Donc, d’après la loi religieuse mazdéenne, il faut retrouver et retirer le corps ; il faut aussi qu’une partie de l’eau ayant subi le contact du cadavre soit rejetée, c’est-à-dire détournée. Le travail exécuté par l’armée de Cyrus a eu pour but de retirer d’une eau profonde le cadavre du cheval sacré emporté par le courant ; comme la recherche directe du cadavre était impossible, par suite de la profondeur de l’eau, il fallut détourner le fleuve en de nombreux canaux afin de faire reparaître le corps du cheval et d’empêcher que l’eau continuât à se souiller à son contact.
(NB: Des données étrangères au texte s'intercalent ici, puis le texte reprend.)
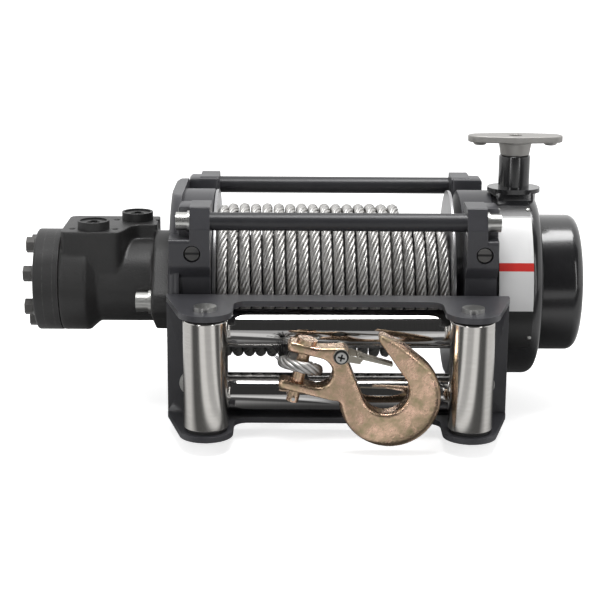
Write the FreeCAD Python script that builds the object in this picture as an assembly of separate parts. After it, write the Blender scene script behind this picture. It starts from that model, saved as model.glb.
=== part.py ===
"""Hydraulic recovery winch with a roller fairlead and a clevis hook.

X runs along the drum, from the motor at -X to the gearbox at +X. The rope leaves towards -Y,
and Z is up. Zero is the middle of the four foot bolts, on the plane that the feet stand on.
All lengths are millimetres. Each sub-part is written to parts/NAME.step.
"""
import FreeCAD, Part
import math
import os

from FreeCAD import Vector

# Overall layout
AXIS_HEIGHT = 111.0
BOLT_SPACING_X = 254.0
BOLT_SPACING_Y = 114.3
FOOT_HOLE_RADIUS = 5.1
FOOT_HOLE_DEPTH = 22.0
RUNNING_GAP = 0.1
SEAT_GAP = 0.1

# End supports
SUPPORT_INNER_X = 111.5
MOTOR_SUPPORT_WIDTH = 37.5
GEAR_SUPPORT_WIDTH = 29.5
BARREL_RADIUS = 85.0
MOTOR_RIM_ROUND = 10.0
GEAR_RIM_ROUND = 1.5
LUG_WIDTH = 17.5
LUG_TOP_Z = 87.0
LUG_BEVEL_DEPTH = 9.0
LUG_BACK_Y = 58.0
PAD_FACE_Y = 102.0
PAD_RECESS = 10.0
UPPER_PAD_Z = 47.0
UPPER_PAD_ABOVE = 22.0
UPPER_PAD_BELOW = 12.0
NOTCH_FLOOR_Z = 60.0
NOTCH_BACK_Y = 68.0
LOWER_PAD_HALF = 20.0
FOOT_HALF_DEPTH = 78.0
FOOT_HEIGHT = 16.0
ARCH_HALF_DEPTH = 36.0
ARCH_HEIGHT = 9.0
CAST_ROUND = 4.0
PAD_HOLE_RADIUS = 7.5
PAD_HOLE_DEPTH = 30.0
NUT_POCKET_SETBACK = 7.0
PAD_NUT_FLATS = 16.0
PAD_NUT_HEIGHT = 8.0
PAD_NUT_THREAD_RADIUS = 4.3

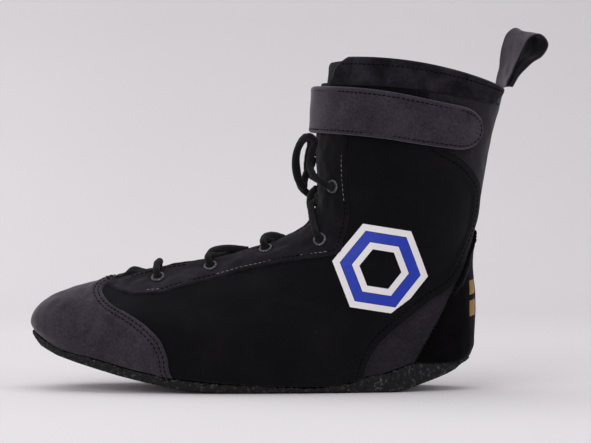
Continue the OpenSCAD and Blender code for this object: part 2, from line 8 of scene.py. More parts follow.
import bpy
import numpy as np
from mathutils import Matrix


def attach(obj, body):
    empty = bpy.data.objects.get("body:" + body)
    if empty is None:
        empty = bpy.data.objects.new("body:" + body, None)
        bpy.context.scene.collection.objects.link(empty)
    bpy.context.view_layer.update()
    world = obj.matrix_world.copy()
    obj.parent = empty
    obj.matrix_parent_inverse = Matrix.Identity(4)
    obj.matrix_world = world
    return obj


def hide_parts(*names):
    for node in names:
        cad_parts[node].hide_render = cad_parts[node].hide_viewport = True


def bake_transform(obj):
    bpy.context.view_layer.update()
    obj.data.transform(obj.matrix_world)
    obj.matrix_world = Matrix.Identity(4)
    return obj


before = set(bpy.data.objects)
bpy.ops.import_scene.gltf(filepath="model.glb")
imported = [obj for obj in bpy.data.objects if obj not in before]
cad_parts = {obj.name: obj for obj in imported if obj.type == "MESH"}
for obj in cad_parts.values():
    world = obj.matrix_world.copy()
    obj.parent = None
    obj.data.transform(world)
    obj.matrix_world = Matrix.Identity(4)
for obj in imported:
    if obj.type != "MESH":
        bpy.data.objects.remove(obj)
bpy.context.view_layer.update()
MM = 0.001

# ---------------------------------------------------------------- the upper's surface
# Rings of the upper: height share t, front point's x and z, back point's x and z.
RINGS = np.array([
    [0.00, -171, 38, 103, 21], [0.04, -173.5, 44, 104.5, 27], [0.08, -171, 51, 105.3, 33],
    [0.13, -162, 58.5, 105.7, 39.5], [0.20, -145, 65, 106, 48], [0.30, -119, 73, 106, 60],
    [0.42, -85, 80, 105.5, 73], [0.54, -50, 87, 105.5, 86], [0.62, -20, 94, 106.5, 95],
    [0.67, -3, 101, 107.5, 102], [0.71, 5, 111, 109, 109], [0.76, 7.5, 127, 111, 120],
    [0.84, 7.5, 150, 115, 143], [0.92, 8, 176, 120, 167], [1.00, 10, 208, 126, 190]])
# Half widths of a ring at 0, 45, 90, 135 and 180 degrees round from the front.
WIDTHS = np.array([
    [0.00, 56, 49, 40, 41, 60], [0.08, 58, 53, 46, 45, 60], [0.16, 55, 52, 46, 45, 58],
    [0.30, 34, 38, 39, 44, 51], [0.54, 22, 26, 34, 40, 42], [0.62, 25, 29, 35, 38, 38],
    [0.67, 31, 34, 35, 36, 36], [0.76, 38, 36, 34, 34, 36], [0.88, 40, 39, 38, 38, 39],
    [1.00, 44, 43, 42, 42, 43]])
# Height of the seam between upper and sole, from toe to heel.
FEATHER = np.array([
    [-174, 38], [-155, 26.5], [-130, 20], [-101, 12.3], [-82, 8.8], [-65, 6.5], [-50, 5],
    [-30, 4], [20, 4], [30, 6], [38, 9], [51, 11.5], [60, 14.5], [67, 17], [82, 17],
    [97, 18], [106, 22]])
# Underside of the sole along its middle.
ROCKER = np.array([
    [-172, 33], [-166, 27], [-155, 22], [-142, 18], [-130, 14.6], [-115, 10.4], [-98, 6.4],
    [-84, 3.6], [-72, 1.4], [-58, 0], [58, 0], [65, 2], [73, 4.8], [81, 7.6], [89, 10.6],
    [95, 13.4], [100, 17.5], [103, 22]])
WAIST_T = 0.76
TOE_IN, TOE_IN_FROM, TOE_IN_RUN = 7, -20, 150
CROWN = 6


def curve(rows, key):
    """Cubic Hermite curve through rows of (key, values), with slopes averaged over uneven steps."""
    k, v = rows[:, 0], rows[:, 1:]
    h = np.diff(k)[:, None]
    secant = np.diff(v, axis=0) / h
    inner = (secant[:-1] * h[1:] + secant[1:] * h[:-1]) / (h[:-1] + h[1:])
    slope = np.concatenate([secant[:1], inner, secant[-1:]])
    key = np.clip(np.asarray(key, float), k[0], k[-1])
    i = np.clip(np.searchsorted(k, key, side="right") - 1, 0, len(k) - 2)
    s, h = ((key - k[i]) / h[i, 0])[..., None], h[i]
    return ((1 + 2 * s) * (1 - s) ** 2 * v[i] + s * (1 - s) ** 2 * h * slope[i]
            + s * s * (3 - 2 * s) * v[i + 1] + s * s * (s - 1) * h * slope[i + 1])


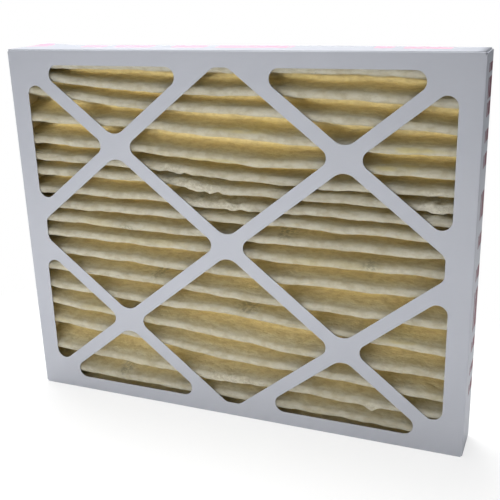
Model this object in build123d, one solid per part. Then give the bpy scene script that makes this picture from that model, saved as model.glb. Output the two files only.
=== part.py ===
from build123d import *

import math
import os

# Pleated panel air filter with a folded paperboard frame, standing on its lower edge. The origin is
# the middle of the foot of the frame, X runs along the width, Z up, and air enters at the -Y face.
# All lengths are in millimetres.

# Outside of the finished frame
frame_width = 495.3
frame_height = 393.7
frame_depth = 44.45

# Paperboard of the two trays, and how they are folded and glued
board = 0.7
fold_radius = 0.4
glue_film = 0.1
nest_clearance = 0.15
edge_clearance = 0.3
corner_tab = 34.0
tab_taper = 9.0
corner_notch = 1.6

# Windows that are die-cut through each face
end_border = 15.5
side_border = 21.4
mid_side_border = 26.1
mid_side_patch = 36.0
strap_width = 14.5
window_radius = 10.0
crossing_radius = 16.0

# Filter sheet and the way it is pleated
media_thickness = 3.0
tip_radius = 5.0
tip_clearance = 0.3
lower_pleats = 8
crowded_pleats = 6
upper_pleats = 5
lower_spread = 1.14
crowded_spread = 0.78

# Welded wire grid on the air-leaving side of the sheet
wire = 0.9
bond_gap = 0.05
formed_wire_pitch = 63.5

# Adhesive that seals the four sides of the pleated sheet to the inner tray
glue_bed = 1.5
end_bead_depth = 9.0

# Sizes that follow from those above
outer_fold_radius = board + fold_radius
tab_stack = board + glue_film
rear_width = frame_width - 2 * (board + nest_clearance)
rear_height = frame_height - 2 * (board + tab_stack + nest_clearance)
rear_wall_depth = frame_depth - board - edge_clearance
pack_width = rear_width - 2 * (board + glue_bed)
pack_height = rear_height - 2 * (board + tab_stack)
valley_radius = tip_radius - media_thickness
wire_depth = media_thickness + bond_gap
wire_reach = tip_radius + bond_gap + wire
front_tip_y = -frame_depth / 2 + board + tip_clearance + tip_radius
rear_tip_y = frame_depth / 2 - board - tip_clearance - wire_reach
grid_end_y = front_tip_y + end_bead_depth + wire
mid_height = frame_height / 2


def pitches():
    """Height of each pleat from the lowest to the highest. The middle ones are pushed together."""
    spreads = (
        [lower_spread] * lower_pleats + [crowded_spread] * crowded_pleats + [1.0] * upper_pleats
    )
    return [pack_height * spread / sum(spreads) for spread in spreads]


def fold_centres():
    """Centres of the folds from the lowest to the highest, as (y, z, radius sign) in turn.

    Folds at the front and folds at the rear take turns. The first and the last are the front folds
    that the two walls cut off, so only their legs are there.
    """
    height = mid_height - pack_height / 2
    centres = [(front_tip_y, height)]
    for pitch in pitches():
        centres.append((rear_tip_y, height + pitch / 2))
        centres.append((front_tip_y, height + pitch))
        height += pitch
    return centres


def fold_radii(depth_in_sheet):
    """Radius of a front fold and of a rear fold, this far behind the air-entering skin."""
    return tip_radius - depth_in_sheet, valley_radius + depth_in_sheet


def leg_ends(start, end, depth_in_sheet):
    """Both ends of the straight leg from one fold up to the next, and its unit normal."""
    front_radius, rear_radius = fold_radii(depth_in_sheet)
    to_rear = end[0] > start[0]
    start_radius, end_radius = (front_radius, rear_radius) if to_rear else (rear_radius, front_radius)
    rise = math.atan2(end[1] - start[1], end[0] - start[0])
    lean = math.asin((start_radius + end_radius) / math.dist(start, end))
    turn = math.pi / 2 - lean
    normal_angle = rise + turn if to_rear else rise - turn
    normal = Vector(math.cos(normal_angle), math.sin(normal_angle))
    return Vector(*start) + normal * start_radius, Vector(*end) - normal * end_radius, normal


def leg_point(low, high, y):
    """The point of a straight leg, or of its extension, at this y."""
    return low + (high - low) * ((y - low.X) / (high.X - low.X))


def legs_at(depth_in_sheet, cut_y):
    """Ends of every leg at this depth in the sheet, lowest first. The two end legs stop at cut_y."""
    centres = fold_centres()
    legs = [leg_ends(a, b, depth_in_sheet)[:2] for a, b in zip(centres, centres[1:])]
    legs[0] = (leg_point(*legs[0], cut_y), legs[0][1])
    legs[-1] = (legs[-1][0], leg_point(*legs[-1], cut_y))
    return legs


def pleat_line(depth_in_sheet):
    """Line of the whole pleated sheet at this depth in it.

    A fold is round on its outside and creased, with its crown flattened to a point, on its inside.
    """
    legs = legs_at(depth_in_sheet, front_tip_y)
    front_radius, rear_radius = fold_radii(depth_in_sheet)
    edges = []
    start = legs[0][0]
    for fold, below, above in zip(fold_centres()[1:], legs, legs[1:]):
        at_rear = fold[0] == rear_tip_y
        radius = rear_radius if at_rear else front_radius
        crown = Vector(*fold) + Vector(radius if at_rear else -radius, 0)
        if radius > valley_radius:
            edges += [Line(start, below[1]), ThreePointArc(below[1], crown, above[0])]
            start = above[0]
        else:
            foot, head = leg_point(*below, fold[0]), leg_point(*above, fold[0])
            edges += [Line(start, foot), Line(foot, crown), Line(crown, head)]
            start = head
    return edges + [Line(start, legs[-1][1])]


def channel(web, wall):
    """Section of folded board: a flat web with a wall turned up at each end, its outside at y = 0."""
    half = web / 2
    outside = FilletPolyline(
        (-half, wall), (-half, 0), (half, 0), (half, wall), radius=outer_fold_radius
    )
    inner = half - board
    inside = FilletPolyline(
        (-inner, wall), (-inner, board), (inner, board), (inner, wall), radius=fold_radius
    )
    ends = [Line(outside @ 0, inside @ 0), Line(outside @ 1, inside @ 1)]
    return make_face(outside.edges() + inside.edges() + ends)


def above_or_below_crossing(corner):
    """Whether a corner of a window lies straight above or below a crossing of two straps."""
    quarter = frame_width / 4
    return abs(corner.X - quarter * round(corner.X / quarter)) < board


def rounded(window):
    """The window with rounded corners, which are wider above and below a crossing."""
    narrow = [v for v in window.vertices() if not above_or_below_crossing(v)]
    window = window.fillet_2d(window_radius, narrow)
    wide = [v for v in window.vertices() if above_or_below_crossing(v)]
    return window.fillet_2d(crossing_radius, wide)


def windows():
    """The die-cut windows of one face, on a plane through its middle."""
    half_width = frame_width / 2
    half_height = frame_height / 2
    slope = math.degrees(math.atan2(frame_height, frame_width))
    strap_length = math.hypot(frame_width, frame_height)
    opening = Rectangle(frame_width - 2 * side_border, frame_height - 2 * end_border)
    strap = Rectangle(strap_length, strap_width)
    for tilt in (slope, -slope):
        opening -= Rot(0, 0, tilt) * strap
        for side in (-1, 1):
            across = -side if tilt > 0 else side
            middle = Pos(side * half_width / 2, across * half_height / 2)
            opening -= middle * Rot(0, 0, tilt) * strap
    for side in (-1, 1):
        patch = Rectangle(2 * mid_side_border, mid_side_patch)
        opening -= Pos(side * half_width, 0) * patch
    return [rounded(window) for window in opening.faces()]


def tray(width, height, wall_depth):
    """Folded tray with its face at y = 0 and its walls towards +Y, centred on the origin.

    The side walls carry the corner tabs, which lie glued inside the two end walls.
    """
    section_across = Plane.XY * channel(width, wall_depth)
    side_wall_height = height - 2 * (tab_stack + outer_fold_radius)
    sides = extrude(section_across, side_wall_height / 2, both=True)

    upright = Plane(origin=(0, 0, 0), x_dir=(0, 0, 1), z_dir=(-1, 0, 0))
    ends = extrude(upright * channel(height, wall_depth), width / 2 - corner_notch, both=True)

    wrap_plane = Plane(origin=(-width / 2, corner_notch, 0), x_dir=(0, 0, 1), z_dir=(0, 1, 0))
    wrap = extrude(wrap_plane * channel(height - 2 * tab_stack, corner_tab), wall_depth - corner_notch)
    tab_ends = wrap.edges().filter_by(Axis.Z).group_by(Axis.X)[-1]
    wrap = chamfer(tab_ends, tab_taper)

    folded = sides + ends + wrap + mirror(wrap, about=Plane.YZ)
    cutters = [extrude(Plane.XZ * window, 2 * board, both=True) for window in windows()]
    return folded - cutters


def front_frame():
    """Outer tray: its face is where air enters, and its walls reach the back of the filter."""
    return Pos(0, -frame_depth / 2, mid_height) * tray(frame_width, frame_height, frame_depth)


def rear_frame():
    """Inner tray, turned round and nested in the outer one."""
    inner_tray = tray(rear_width, rear_height, rear_wall_depth)
    return Pos(0, frame_depth / 2, mid_height) * Rot(0, 0, 180) * inner_tray


def pleated_media():
    """The filter sheet, folded into rounded pleats from wall to wall."""
    skin = pleat_line(0)
    back = pleat_line(media_thickness)
    cut_ends = [Line(skin[0] @ 0, back[0] @ 0), Line(skin[-1] @ 1, back[-1] @ 1)]
    section = make_face(skin + back + cut_ends)
    return extrude(Plane.YZ * section, pack_width / 2, both=True)


def centred_row(count, pitch):
    """Evenly spaced places, symmetric about zero."""
    return [(place - (count - 1) / 2) * pitch for place in range(count)]


def bent_line(depth_in_sheet):
    """Corners of a line that follows the sheet at this depth, with two square bends at each fold.

    The wire stands outside the rear folds and stops short inside the front ones.
    """
    front_crown = front_tip_y + depth_in_sheet - wire_depth
    rear_crown = rear_tip_y + fold_radii(depth_in_sheet)[1]
    points = []
    for number, leg in enumerate(legs_at(depth_in_sheet, front_tip_y)):
        crowns = (front_crown, rear_crown) if number % 2 == 0 else (rear_crown, front_crown)
        points += [leg_point(*leg, crown) for crown in crowns]
    points[0] = leg_point(points[0], points[1], grid_end_y)
    points[-1] = leg_point(points[-2], points[-1], grid_end_y)
    return points


def formed_wires():
    """The upright wires, each bent round every fold of the sheet."""
    corners = bent_line(wire_depth) + bent_line(wire_depth + wire)[::-1]
    section = make_face(Polyline(*corners, close=True))
    bent_wire = extrude(Plane.YZ * section, wire / 2, both=True)
    pairs = math.floor((pack_width / 2 - wire) / formed_wire_pitch)
    return [Pos(x, 0, 0) * bent_wire for x in centred_row(2 * pairs + 1, formed_wire_pitch)]


def straight_wires():
    """The level wires, one on the upper leg of each rear fold, welded across the formed wires."""
    centres = fold_centres()
    wires = []
    for start, end in list(zip(centres, centres[1:]))[1::2]:
        low, high, normal = leg_ends(start, end, wire_depth + wire)
        seat = (low + high) / 2 + normal * wire / 2
        lean = math.degrees(math.atan2(high.Y - low.Y, high.X - low.X))
        section = Plane.YZ * Pos(seat.X, seat.Y) * Rot(0, 0, lean) * Rectangle(wire, wire)
        wires.append(extrude(section, pack_width / 2, both=True))
    return wires


def support_grid():
    """The grid bonded to the air-leaving side of the sheet. Its wires meet face to face at the welds."""
    return Compound(formed_wires() + straight_wires())


def side_glue_bed(side):
    """Bed of glue between the pleat ends and the side wall of the inner tray, on side -1 or 1."""
    front = -frame_depth / 2 + board + tip_clearance
    back = frame_depth / 2 - board - fold_radius
    bed = Box(glue_bed, back - front, pack_height - 2 * fold_radius)
    return Pos(side * (pack_width + glue_bed) / 2, (front + back) / 2, mid_height) * bed


def glue_bead(end_leg, side):
    """Bead of glue between an end leg and the wall, at the foot (side -1) or the head (side 1).

    Between the corner tabs it reaches the wall.
    """
    low, high, _ = leg_ends(*end_leg, media_thickness)
    back_y = front_tip_y + end_bead_depth
    leg_front = leg_point(low, high, front_tip_y)
    leg_back = leg_point(low, high, back_y)
    tab_level = mid_height + side * pack_height / 2
    wedge = Polyline(
        (front_tip_y, tab_level), leg_front, leg_back, (back_y, tab_level), close=True
    )
    bead = extrude(Plane.YZ * make_face(wedge), pack_width / 2, both=True)
    between_tabs = rear_width - 2 * (corner_tab + edge_clearance)
    filling = Box(between_tabs, end_bead_depth, tab_stack)
    filling_y = (front_tip_y + back_y) / 2
    return bead + Pos(0, filling_y, tab_level + side * tab_stack / 2) * filling


def main():
    """Write one STEP file for each piece."""
    pieces = {
        "front_frame": front_frame(),
        "rear_frame": rear_frame(),
        "pleated_media": pleated_media(),
        "support_grid": support_grid(),
        "left_glue_bed": side_glue_bed(-1),
        "right_glue_bed": side_glue_bed(1),
        "bottom_glue_bead": glue_bead(fold_centres()[:2], -1),
        "top_glue_bead": glue_bead(fold_centres()[-2:], 1),
    }
    os.makedirs("parts", exist_ok=True)
    for name, piece in pieces.items():
        export_step(piece, f"parts/{name}.step")


main()
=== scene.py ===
import math

import bmesh
import bpy
from mathutils import Matrix, Vector, noise


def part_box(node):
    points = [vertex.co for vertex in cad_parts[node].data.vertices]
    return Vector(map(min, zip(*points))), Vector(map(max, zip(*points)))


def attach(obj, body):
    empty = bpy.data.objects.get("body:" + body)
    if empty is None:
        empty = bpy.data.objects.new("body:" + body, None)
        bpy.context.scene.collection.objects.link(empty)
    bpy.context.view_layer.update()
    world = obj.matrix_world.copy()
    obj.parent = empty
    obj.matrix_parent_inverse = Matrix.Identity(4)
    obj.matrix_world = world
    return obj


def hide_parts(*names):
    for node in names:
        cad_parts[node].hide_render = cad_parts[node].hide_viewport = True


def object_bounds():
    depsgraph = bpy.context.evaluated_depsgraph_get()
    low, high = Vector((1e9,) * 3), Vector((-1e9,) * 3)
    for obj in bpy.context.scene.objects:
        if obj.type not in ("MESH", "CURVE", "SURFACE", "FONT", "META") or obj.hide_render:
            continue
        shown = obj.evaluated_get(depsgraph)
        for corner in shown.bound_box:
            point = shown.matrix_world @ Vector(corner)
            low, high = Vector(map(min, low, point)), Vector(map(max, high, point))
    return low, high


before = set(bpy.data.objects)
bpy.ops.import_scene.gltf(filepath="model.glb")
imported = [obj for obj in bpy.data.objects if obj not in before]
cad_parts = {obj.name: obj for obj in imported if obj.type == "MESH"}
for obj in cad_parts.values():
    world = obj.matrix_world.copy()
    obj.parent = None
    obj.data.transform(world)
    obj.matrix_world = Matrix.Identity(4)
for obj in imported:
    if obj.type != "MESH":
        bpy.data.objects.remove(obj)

bl_info = {
    "name": "Pleated Panel Air Filter",
    "version": (1, 0, 0),
    "blender": (4, 5, 0),
    "location": "View3D > Sidebar > Air Filter",
    "description": "Dresses the CAD model of a pleated panel air filter and builds its stage",
    "category": "Add Mesh",
}

MM = 0.001
BLACK = (0.0, 0.0, 0.0)
WHITE = (1.0, 1.0, 1.0)
WARM_WHITE = (1.0, 0.99, 0.97)
SOFT_WHITE = (1.0, 1.0, 0.98)
CAD_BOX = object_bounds()

# Sizes of the pleated sheet, the same as in the CAD source
SHEET = 3.0 * MM
FRONT_RADIUS = 5.0 * MM
REAR_RADIUS = 2.0 * MM
FRONT_CENTRE = -16.225 * MM
REAR_CENTRE = 15.275 * MM
WIRE_RADIUS = 0.45 * MM
BOND_GAP = 0.05 * MM

# Depth that the colours of the sheet run over, painted lighter and yellower deeper in the folds as
# painted light, and how far their limits wander
FOLD_DEPTH = 44 * MM
WANDER = 7 * MM

# Printed walls of the outer tray: the span that each colour ramp covers, in metres
TOP_SPAN = 0.5
RIGHT_SPAN = 0.4

# How steeply a worn place fades in from its rim
RIM_SLOPE = 1.8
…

Cyrus n’agit donc pas, dans cette occurrence, en despote irrité, mais en pieux adorateur d’Ahura Mazda. Comme Hérodote ne savait rien de ces prescriptions du mazdéisme et que son récit, ou du moins les faits de son récit les impliquent, il en résulte que ces faits sont probablement historiques et que Cyrus obéissait déjà aux scrupules codifiés en lois dans l’Avesta.

  1. Avesta, trad. Darmesteter, t. II, p. XII.
  2. Avesta, trad. Darmesteter, p. 89 sq.